Hoshu, who had said, like Wakamiya, that he had wanted to be born Korean, became furious at Hakuseki’s handling of the matter.
The exchange between the two was truly fierce, but anyone could see that Hakuseki was right.
In the end, the shogunate told the Korean side that they no longer needed to come all the way to Edo and that they would be received in Tsushima.
This is what is known as echihirei.
The envoys, who had leeched from the second shogun Hidetada to the tenth shogun Ieharu, came for the last time in 1811, when they received modest hospitality in Tsushima, and never came again.
The other day, Tensei Jingo took up this Amenomori Hoshu.
Based on the current Japan-Korea quarrel, it began by saying that Hoshu, “caught between the two countries that were particular about prestige and face,” suffered so much hardship that his hair became half white.
No, Japan did not care about face or anything of the kind; it was simply saying, stop coming in a huge group and leeching off us at a cost of one million ryo for reception.
The column also touched on the “King of Japan” matter and said that he “was obsessed with enhancing national prestige,” not even understanding the joke.
It seems to think it has made a sarcastic reference to the Abe administration, which removed South Korea from the white list.

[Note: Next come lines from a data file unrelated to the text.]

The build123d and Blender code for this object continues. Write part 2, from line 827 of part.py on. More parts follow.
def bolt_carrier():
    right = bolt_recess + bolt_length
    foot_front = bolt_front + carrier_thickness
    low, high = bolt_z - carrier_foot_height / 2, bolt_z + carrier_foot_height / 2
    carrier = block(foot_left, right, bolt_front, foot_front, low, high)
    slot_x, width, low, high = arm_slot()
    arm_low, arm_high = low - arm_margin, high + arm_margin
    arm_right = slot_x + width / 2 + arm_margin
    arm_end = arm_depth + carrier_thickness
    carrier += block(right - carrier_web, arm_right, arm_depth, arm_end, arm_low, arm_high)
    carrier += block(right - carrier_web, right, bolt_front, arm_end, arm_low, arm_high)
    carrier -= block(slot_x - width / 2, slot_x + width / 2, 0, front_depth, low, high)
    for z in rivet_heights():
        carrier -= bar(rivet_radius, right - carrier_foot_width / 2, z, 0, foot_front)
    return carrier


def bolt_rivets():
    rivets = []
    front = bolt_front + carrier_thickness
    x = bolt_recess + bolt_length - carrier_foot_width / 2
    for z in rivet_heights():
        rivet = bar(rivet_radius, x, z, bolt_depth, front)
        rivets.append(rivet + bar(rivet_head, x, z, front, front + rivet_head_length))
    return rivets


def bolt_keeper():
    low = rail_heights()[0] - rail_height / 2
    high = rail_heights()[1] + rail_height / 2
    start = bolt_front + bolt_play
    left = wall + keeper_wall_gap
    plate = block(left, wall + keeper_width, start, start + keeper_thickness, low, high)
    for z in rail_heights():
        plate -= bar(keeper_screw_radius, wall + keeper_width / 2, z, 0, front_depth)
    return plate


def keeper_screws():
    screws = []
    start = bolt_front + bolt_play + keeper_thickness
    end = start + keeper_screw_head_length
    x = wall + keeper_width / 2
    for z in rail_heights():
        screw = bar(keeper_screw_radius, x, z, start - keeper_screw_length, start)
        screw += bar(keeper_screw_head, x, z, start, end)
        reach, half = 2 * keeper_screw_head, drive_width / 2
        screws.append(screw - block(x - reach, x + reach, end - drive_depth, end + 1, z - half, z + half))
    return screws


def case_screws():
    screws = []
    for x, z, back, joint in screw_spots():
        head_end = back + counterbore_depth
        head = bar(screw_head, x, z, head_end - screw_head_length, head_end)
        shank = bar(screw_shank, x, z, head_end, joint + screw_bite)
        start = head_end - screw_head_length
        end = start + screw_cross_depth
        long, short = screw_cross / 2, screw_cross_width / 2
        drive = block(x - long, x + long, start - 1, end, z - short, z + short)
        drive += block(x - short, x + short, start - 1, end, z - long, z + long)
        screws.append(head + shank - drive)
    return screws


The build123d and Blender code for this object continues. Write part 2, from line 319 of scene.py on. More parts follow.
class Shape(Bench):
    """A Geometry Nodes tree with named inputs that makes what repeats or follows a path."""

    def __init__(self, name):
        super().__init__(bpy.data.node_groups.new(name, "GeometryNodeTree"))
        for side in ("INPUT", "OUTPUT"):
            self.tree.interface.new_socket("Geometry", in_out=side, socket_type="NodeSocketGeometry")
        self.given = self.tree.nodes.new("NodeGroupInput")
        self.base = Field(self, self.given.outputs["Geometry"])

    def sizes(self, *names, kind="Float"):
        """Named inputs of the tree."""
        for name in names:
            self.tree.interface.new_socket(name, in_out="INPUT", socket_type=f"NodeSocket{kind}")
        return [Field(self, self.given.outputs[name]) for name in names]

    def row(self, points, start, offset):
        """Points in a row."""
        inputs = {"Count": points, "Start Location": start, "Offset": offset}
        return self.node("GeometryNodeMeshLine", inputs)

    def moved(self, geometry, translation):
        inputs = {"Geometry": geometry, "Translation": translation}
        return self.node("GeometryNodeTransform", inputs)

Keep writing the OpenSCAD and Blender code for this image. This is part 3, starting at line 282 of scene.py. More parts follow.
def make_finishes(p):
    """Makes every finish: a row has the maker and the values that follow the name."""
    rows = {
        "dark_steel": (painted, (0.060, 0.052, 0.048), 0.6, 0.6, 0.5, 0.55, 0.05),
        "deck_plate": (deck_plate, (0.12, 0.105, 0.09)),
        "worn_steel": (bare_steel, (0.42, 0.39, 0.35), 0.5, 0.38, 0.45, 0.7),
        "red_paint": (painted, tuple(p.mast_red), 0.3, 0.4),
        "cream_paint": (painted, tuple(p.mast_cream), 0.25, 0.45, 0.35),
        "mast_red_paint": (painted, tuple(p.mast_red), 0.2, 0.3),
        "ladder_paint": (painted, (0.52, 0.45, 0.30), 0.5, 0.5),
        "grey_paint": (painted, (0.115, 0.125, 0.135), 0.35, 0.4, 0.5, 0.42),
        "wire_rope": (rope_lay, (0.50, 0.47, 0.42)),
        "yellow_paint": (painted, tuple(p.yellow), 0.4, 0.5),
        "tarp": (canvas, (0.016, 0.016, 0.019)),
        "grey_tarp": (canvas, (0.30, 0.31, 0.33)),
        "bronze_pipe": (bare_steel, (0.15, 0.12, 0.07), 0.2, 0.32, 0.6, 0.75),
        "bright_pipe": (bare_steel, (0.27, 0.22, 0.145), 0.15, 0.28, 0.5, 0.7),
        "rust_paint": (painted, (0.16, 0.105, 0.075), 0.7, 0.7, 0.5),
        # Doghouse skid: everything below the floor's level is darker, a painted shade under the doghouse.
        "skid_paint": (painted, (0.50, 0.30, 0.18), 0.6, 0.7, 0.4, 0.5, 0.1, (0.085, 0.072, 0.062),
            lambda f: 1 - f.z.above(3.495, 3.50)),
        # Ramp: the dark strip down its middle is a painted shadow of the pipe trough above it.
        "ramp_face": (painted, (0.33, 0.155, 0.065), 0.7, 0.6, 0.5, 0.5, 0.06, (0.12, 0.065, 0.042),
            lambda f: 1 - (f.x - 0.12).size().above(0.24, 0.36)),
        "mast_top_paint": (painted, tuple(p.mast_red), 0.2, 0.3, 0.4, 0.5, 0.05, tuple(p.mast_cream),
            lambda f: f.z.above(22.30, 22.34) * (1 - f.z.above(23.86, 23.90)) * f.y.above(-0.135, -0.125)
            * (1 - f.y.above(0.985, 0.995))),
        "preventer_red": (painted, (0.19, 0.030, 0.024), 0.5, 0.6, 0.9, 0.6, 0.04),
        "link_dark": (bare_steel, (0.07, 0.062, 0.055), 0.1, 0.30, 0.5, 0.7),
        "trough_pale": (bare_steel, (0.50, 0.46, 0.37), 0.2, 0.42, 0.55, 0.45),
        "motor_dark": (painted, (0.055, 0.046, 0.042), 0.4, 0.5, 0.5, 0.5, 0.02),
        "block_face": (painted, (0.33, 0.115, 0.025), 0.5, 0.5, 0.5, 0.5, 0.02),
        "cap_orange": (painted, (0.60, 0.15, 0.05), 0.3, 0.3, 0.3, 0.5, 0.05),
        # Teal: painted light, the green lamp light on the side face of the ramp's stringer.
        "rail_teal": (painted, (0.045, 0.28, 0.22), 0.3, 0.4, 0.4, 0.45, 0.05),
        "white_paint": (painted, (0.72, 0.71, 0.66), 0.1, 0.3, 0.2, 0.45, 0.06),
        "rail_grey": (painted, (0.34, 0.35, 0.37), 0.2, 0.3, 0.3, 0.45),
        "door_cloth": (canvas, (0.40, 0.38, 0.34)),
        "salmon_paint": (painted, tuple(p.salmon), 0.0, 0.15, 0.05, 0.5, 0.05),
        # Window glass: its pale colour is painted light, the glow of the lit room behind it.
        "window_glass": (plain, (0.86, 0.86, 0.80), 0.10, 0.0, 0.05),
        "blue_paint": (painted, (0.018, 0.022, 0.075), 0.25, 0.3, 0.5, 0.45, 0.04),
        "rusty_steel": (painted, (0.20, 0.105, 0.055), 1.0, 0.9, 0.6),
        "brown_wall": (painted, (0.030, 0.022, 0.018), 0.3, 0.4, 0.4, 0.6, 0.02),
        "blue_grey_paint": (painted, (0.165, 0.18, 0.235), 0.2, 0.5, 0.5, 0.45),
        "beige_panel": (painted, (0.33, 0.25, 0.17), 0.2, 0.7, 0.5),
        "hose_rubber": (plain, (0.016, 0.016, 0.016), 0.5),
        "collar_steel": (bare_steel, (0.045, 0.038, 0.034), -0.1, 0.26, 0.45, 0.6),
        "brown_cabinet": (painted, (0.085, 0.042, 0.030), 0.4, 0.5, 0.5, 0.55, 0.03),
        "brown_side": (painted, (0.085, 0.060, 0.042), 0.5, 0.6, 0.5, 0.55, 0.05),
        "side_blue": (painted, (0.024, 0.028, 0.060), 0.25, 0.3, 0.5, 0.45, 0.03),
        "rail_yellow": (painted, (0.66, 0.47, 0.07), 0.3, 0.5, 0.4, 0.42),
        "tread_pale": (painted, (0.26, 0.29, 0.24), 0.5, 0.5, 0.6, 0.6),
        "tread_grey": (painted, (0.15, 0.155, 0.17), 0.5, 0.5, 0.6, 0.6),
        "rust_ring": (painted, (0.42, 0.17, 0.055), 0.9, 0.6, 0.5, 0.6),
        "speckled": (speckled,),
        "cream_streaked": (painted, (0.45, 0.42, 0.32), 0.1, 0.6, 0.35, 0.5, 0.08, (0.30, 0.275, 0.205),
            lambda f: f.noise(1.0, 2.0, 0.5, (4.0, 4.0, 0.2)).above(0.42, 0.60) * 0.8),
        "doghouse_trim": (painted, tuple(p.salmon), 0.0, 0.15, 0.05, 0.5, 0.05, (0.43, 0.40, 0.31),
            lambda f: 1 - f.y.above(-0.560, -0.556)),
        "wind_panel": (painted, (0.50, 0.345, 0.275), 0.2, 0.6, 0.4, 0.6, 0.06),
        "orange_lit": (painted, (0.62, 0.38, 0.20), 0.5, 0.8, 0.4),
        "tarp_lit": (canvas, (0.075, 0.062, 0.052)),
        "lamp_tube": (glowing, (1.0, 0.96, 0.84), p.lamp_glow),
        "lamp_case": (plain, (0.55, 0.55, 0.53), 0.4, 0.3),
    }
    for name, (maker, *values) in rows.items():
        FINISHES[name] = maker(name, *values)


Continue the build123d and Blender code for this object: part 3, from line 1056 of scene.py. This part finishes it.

Moreover, while the envoys were leeching, they had no gratitude, saying, “That Japanese people, like filthy beasts, prosper is something to lament and resent” Kim In-gyeom, Nitto Sōyūka.
It is the same as when Japan rescued them from default.
Here, everyone would surely praise Hakuseki’s response.
The column ends with Hoshu’s words: “Do not deceive one another, do not quarrel, and associate with one another through truth.”
Those are words that should be said to a country that trampled on the comfort women agreement, which Japan swallowed after yielding a hundred steps, and then simply pocketed the money.
Putting them in a newspaper read by Japanese people is an insult.